Work to do
The listing below contains a span that opens with the line containing "at its foot" and closes with the line containing "cad_parts[obj.name] = obj". Return that span exactly.

Information shown
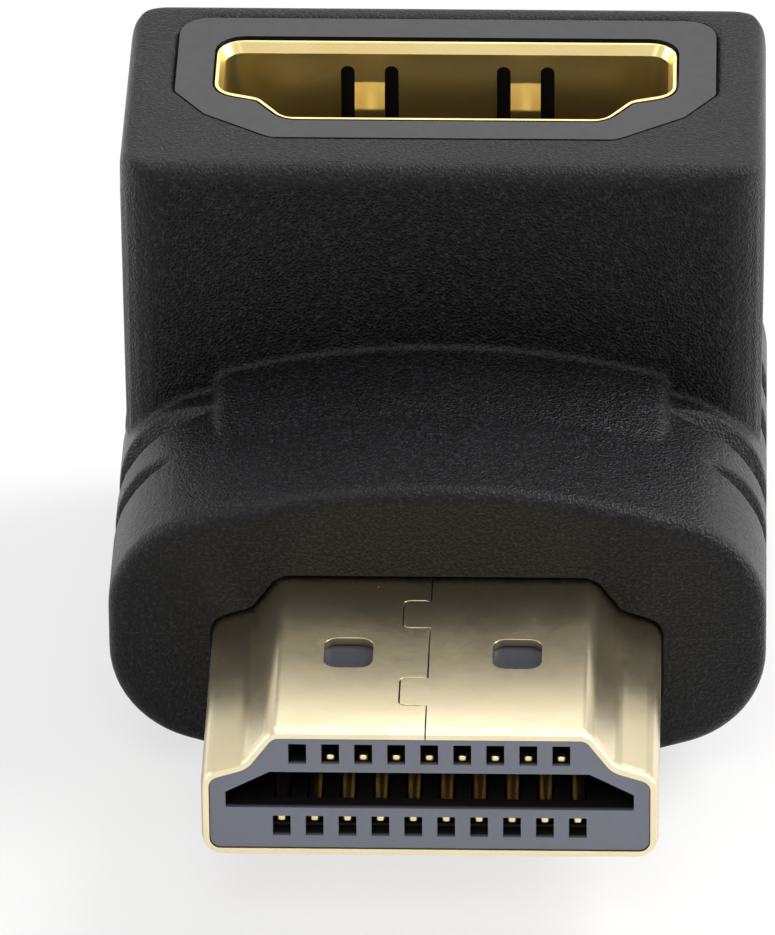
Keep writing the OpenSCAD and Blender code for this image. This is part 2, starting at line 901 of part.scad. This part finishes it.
// A V groove round each side of the block, from the angle low below the side's middle to high above
// it. It is deepest at the side and runs out on the arches, because its floor is a circle of radius
// floor_r, tighter than the section there.
module side_groove(y, depth, floor_r, low, high, flare) {
    mouth = 1.2;
    flat = 0.08;
    for (side = [0, 1])
        mirror([side, 0, 0])
            translate([block_w / 2 - depth - floor_r, y, block_rise])
                rotate([90, 0, 0])
                    rotate([0, 0, -low])
                        rotate_extrude(angle = low + high)
                            polygon([
                                [floor_r, -flat],
                                [floor_r + mouth, -flat - mouth * flare],
                                [floor_r + mouth, flat + mouth * flare],
                                [floor_r, flat]
                            ]);
}

// The two grooves beside the arm end at its foot
module grooves() {
    side_groove(groove_1_y, shallow_depth, 5.6, 60, 60, 0.75);
    side_groove(groove_2_y, groove_depth, 4.65, 74, 74, 0.9);
    for (y = [groove_3_y, groove_4_y])
        side_groove(y, groove_depth, 4.65, 74, 20, 0.9);
}

module body_form() {
    difference() {
        union() {
            plug_block();
            arm();
        }
        intersection() {
            grooves();
            translate([0, 0, block_rise])
                along_y(0, block_back)
                    block_section(0.05);
        }
    }
    saddle();
}

module overmould() {
    color("#1d1e20")
        difference() {
            body_form();
            inner_form();
            along_y(-past, core_front + lap)
                plug_section();
            along_y(-past, lip_depth)
                plug_section(lip_gap);
        }
}

overmould();
inner_mould();
plug_shell();
plug_insulator();
circuit_board();
port_shell();
port_insulator();
for (n = PLUG_PINS)
    plug_contact(n);
for (n = PORT_PINS)
    port_contact(n);
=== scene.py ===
"""Looks of a right angle video adapter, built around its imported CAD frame.

The script loads the frame, makes one visual piece for each CAD solid that shows, gives every surface a
procedural material, and lights the part on a white floor, seen by a camera fitted to the photograph.
All lengths named ``_mm`` are millimetres in the row's frame; Blender itself works in metres.
"""

from __future__ import annotations

import logging
import math
from collections.abc import Mapping
from dataclasses import dataclass, field
from enum import Enum
from typing import Any

import bmesh
import bpy
from mathutils import Matrix, Vector

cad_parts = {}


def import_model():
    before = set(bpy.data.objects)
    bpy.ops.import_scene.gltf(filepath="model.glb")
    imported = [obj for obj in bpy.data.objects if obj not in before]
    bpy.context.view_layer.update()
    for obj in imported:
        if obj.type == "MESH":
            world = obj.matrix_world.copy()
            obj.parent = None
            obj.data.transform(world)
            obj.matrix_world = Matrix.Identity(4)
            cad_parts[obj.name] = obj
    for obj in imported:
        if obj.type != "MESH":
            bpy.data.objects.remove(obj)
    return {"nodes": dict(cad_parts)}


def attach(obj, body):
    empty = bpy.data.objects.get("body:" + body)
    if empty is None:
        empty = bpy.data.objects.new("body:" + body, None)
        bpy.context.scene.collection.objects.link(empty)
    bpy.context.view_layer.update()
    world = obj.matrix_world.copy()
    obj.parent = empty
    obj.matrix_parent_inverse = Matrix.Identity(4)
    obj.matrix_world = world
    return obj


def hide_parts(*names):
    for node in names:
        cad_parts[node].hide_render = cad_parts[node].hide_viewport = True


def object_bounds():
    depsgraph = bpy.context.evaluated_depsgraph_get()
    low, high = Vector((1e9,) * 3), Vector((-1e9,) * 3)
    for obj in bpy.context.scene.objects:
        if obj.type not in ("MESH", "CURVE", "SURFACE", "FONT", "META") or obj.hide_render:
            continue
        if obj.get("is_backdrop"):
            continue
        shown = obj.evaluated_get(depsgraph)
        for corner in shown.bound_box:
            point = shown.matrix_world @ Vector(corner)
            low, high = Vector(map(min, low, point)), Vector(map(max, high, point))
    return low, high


LOG = logging.getLogger("adapter")
MM = 0.001
ROOT = "root"


# --------------------------------------------------------------------------------------------------
# Colour and shader graphs


def linear(hex_colour: str) -> tuple[float, float, float, float]:
    """Turns an sRGB colour into linear light.

    Args:
        hex_colour: the colour as ``#rrggbb``.

    Returns:
        Red, green, blue and an alpha of 1, in linear light.
    """
    channels = [int(hex_colour[i : i + 2], 16) / 255 for i in (1, 3, 5)]
    red, green, blue = (c / 12.92 if c <= 0.04045 else ((c + 0.055) / 1.055) ** 2.4 for c in channels)
    return red, green, blue, 1.0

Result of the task
// The two grooves beside the arm end at its foot
module grooves() {
    side_groove(groove_1_y, shallow_depth, 5.6, 60, 60, 0.75);
    side_groove(groove_2_y, groove_depth, 4.65, 74, 74, 0.9);
    for (y = [groove_3_y, groove_4_y])
        side_groove(y, groove_depth, 4.65, 74, 20, 0.9);
}

module body_form() {
    difference() {
        union() {
            plug_block();
            arm();
        }
        intersection() {
            grooves();
            translate([0, 0, block_rise])
                along_y(0, block_back)
                    block_section(0.05);
        }
    }
    saddle();
}

module overmould() {
    color("#1d1e20")
        difference() {
            body_form();
            inner_form();
            along_y(-past, core_front + lap)
                plug_section();
            along_y(-past, lip_depth)
                plug_section(lip_gap);
        }
}

overmould();
inner_mould();
plug_shell();
plug_insulator();
circuit_board();
port_shell();
port_insulator();
for (n = PLUG_PINS)
    plug_contact(n);
for (n = PORT_PINS)
    port_contact(n);
=== scene.py ===
"""Looks of a right angle video adapter, built around its imported CAD frame.

The script loads the frame, makes one visual piece for each CAD solid that shows, gives every surface a
procedural material, and lights the part on a white floor, seen by a camera fitted to the photograph.
All lengths named ``_mm`` are millimetres in the row's frame; Blender itself works in metres.
"""

from __future__ import annotations

import logging
import math
from collections.abc import Mapping
from dataclasses import dataclass, field
from enum import Enum
from typing import Any

import bmesh
import bpy
from mathutils import Matrix, Vector

cad_parts = {}


def import_model():
    before = set(bpy.data.objects)
    bpy.ops.import_scene.gltf(filepath="model.glb")
    imported = [obj for obj in bpy.data.objects if obj not in before]
    bpy.context.view_layer.update()
    for obj in imported:
        if obj.type == "MESH":
            world = obj.matrix_world.copy()
            obj.parent = None
            obj.data.transform(world)
            obj.matrix_world = Matrix.Identity(4)
            cad_parts[obj.name] = obj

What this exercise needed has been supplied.